As of June 30, 2016, the College of W&M Foundation’s (CWMF) Investments Committee had oversight responsibility of approximately $564 million in investable assets contained within WAMIT. At that time, representative ownership in WAMIT consisted of 83.4 percent belonging to the CWMF, 6.1 percent belonging to the Marshall-Wythe School of Law Foundation, 6.3 percent belonging to the W&M Business School Foundation, 2.1 percent belonging to the VIMS Foundation and 2.1 percent belonging to the Murray 1693 Scholars Foundation.
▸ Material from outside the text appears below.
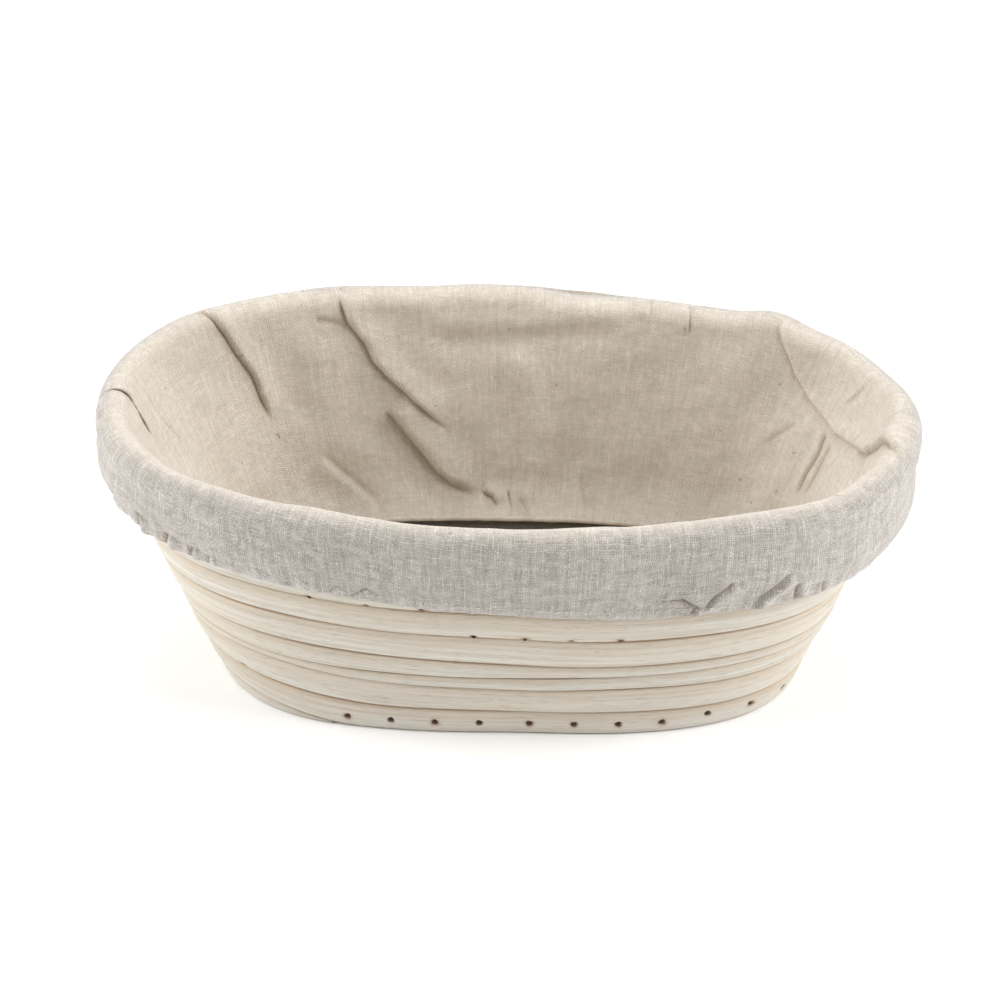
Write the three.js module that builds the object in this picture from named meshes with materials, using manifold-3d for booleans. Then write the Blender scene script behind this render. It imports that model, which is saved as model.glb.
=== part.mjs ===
// Oval banneton: a coiled rattan proofing basket with a loose linen liner.
// Millimetres, +Z up. The origin is the centre of the underside, +X runs along the long axis, and -Y is the
// front.
import * as THREE from 'three';
import { mergeVertices } from 'three/addons/utils/BufferGeometryUtils.js';
import Module from 'manifold-3d';

const wasm = await Module();
wasm.setup();

// ---- driving dimensions ----
const HEIGHT = 80; // underside to the highest point of the cane rim
const RIM = { a: 125, b: 75, squareness: 2.3 }; // outer half-axes of the cane at the rim
const BASE = { a: 89, b: 59.5, squareness: 3.2 }; // outer half-axes of the cane at the underside
const GAP = 0.3; // clearance between neighbouring pieces

const WALL_THICK = 7; // cane thickness, through the wall
const STEPS = 32; // stations in one round of the wall
const STATION_APART = 0.25; // least share of a step between a station and a cane's end
const FULL_ROUNDS = 8; // rounds of full height at every place
const LAST_SHARE = 0.5; // height that the shaved last round adds, as a share of a full one
const PITCH = HEIGHT / (FULL_ROUNDS + LAST_SHARE);
const START_DEG = -123.75; // where the wall cane starts, at the front left; it runs clockwise seen from above
const SCARF = 0.09; // length of the start and end tapers, in rounds
const CLIMB_GROWTH = 1.6; // each round climbs over a longer stretch than the one below
const CLIMB_MAX = 0.6;
const WALL_START = 0.012; // in rounds; the scarf's blunt start
const WALL_END = 8.458; // the tip of the tail, at the back
const TIP = 0.9; // thickness left at a tapered tip
const JOINTS = [{ from: 2.5, to: 3.25 }, { from: 6.35, to: 6.47 }]; // long scarfs between two lengths of cane

const FLOOR_THICK = 7.6;
const FLOOR_WIDTH = 8.6; // cane width in plan
const FLOOR_PITCH = 9.3;
const FLOOR_HALF_RUN = 29.8; // half of the straight run that the floor is wound round
const FLOOR_SQUARE_OFF = 0.045; // how far the outer floor rounds bulge into the corners
const FLOOR_ARC_STEP = 11.5;
const FLOOR_ARCS = 10; // half turns before the tail
const FLOOR_TAIL = { sweepDeg: 140, steps: 12, width: 1.8 };

const CLOTH = 1.2; // thickness of the linen
const CLOTH_OFF = 0.4; // clearance between linen and cane
const RIM_CENTRE = 2.2; // how far below the cane's top the cloth's turn over it is centred
const STEP_DOWN = { fromDeg: 96, toDeg: 42 }; // where the cloth eases down over the cane's tail
const HEM_LOW = 49.4; // where the hem turns at the right end, measured up the wall
const HEM_HIGH = 56.2;
const HEM_LIFT = { rise: 13, sharpness: 2.3 }; // the hem rides up towards the left end
const HEM_FOLD = 0.3; // straight part below the turn's middle
const HEM_OUT = 7.1; // cloth centre at the hem, out from the middle of the wall
const SKIRT_EASE = { out: 0.5, share: 0.45 }; // where the skirt starts to stand off the cane
const INSIDE_HEIGHTS = [8.8, 15, 26, 38, 52, 65]; // stations up the inside of the wall, from the floor seam
const FLOOR_SEAM = { above: 3.4, inside: 1 }; // its thread, from the floor cane's top and the cloth's face
const FLOOR_EDGE_CLEAR = 0.4; // between the floor cloth's edge and the wall cloth
const HEM_STITCH = { belowHigh: 2, clear: 0.42 };
const SEAM_HALF_GAP_DEG = 0.16;
const ELASTIC = { thick: 0.8, low: 51.9, high: 55.8, out: 5.8 };
const THREAD_R = 0.3;

const NAIL = { shank: 0.7, head: 1.15, headThick: 1.1, point: 1.6, sunk: 0.1 };
const NAIL_SIDES = 5;
const NAIL_CLEAR = 0.38; // corner to corner, so that the flats clear by GAP
const HOLE_OVERRUN = 1.4; // how far a hole's cutter stands out of the cane
const BASE_NAILS = { count: 34, from: 0.115, to: 1.0, length: 13.4 };
const TIE_NAILS = [ // toed in through a groove: where along the cane, in rounds
  { at: 5.892, step: 0.0277, count: 5 },
  { at: 4.844, step: 0.0257, count: 4 },
  { at: 2.055, step: 0, count: 1 },
];
const TIE = { length: 8.6, above: 1.9, pitchDeg: 50, depth: 0.9 };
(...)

Collectively, investments held in WAMIT by these five grantor organizations represent approximately 70.2 percent of the $803.7 million in total endowment resources that benefit the university.
This year, WAMIT again received an unqualified opinion from its auditors, Deloitte & Touche LLP. As reported in its financial statements, WAMIT’s net assets decreased by approximately $14.6 million. This decrease was attributable to the following: $22.6 million in contributions from existing grantors, $23.3 million in withdrawals for budgeted spending, and a $13.9 million decrease in net assets resulting from investment operations.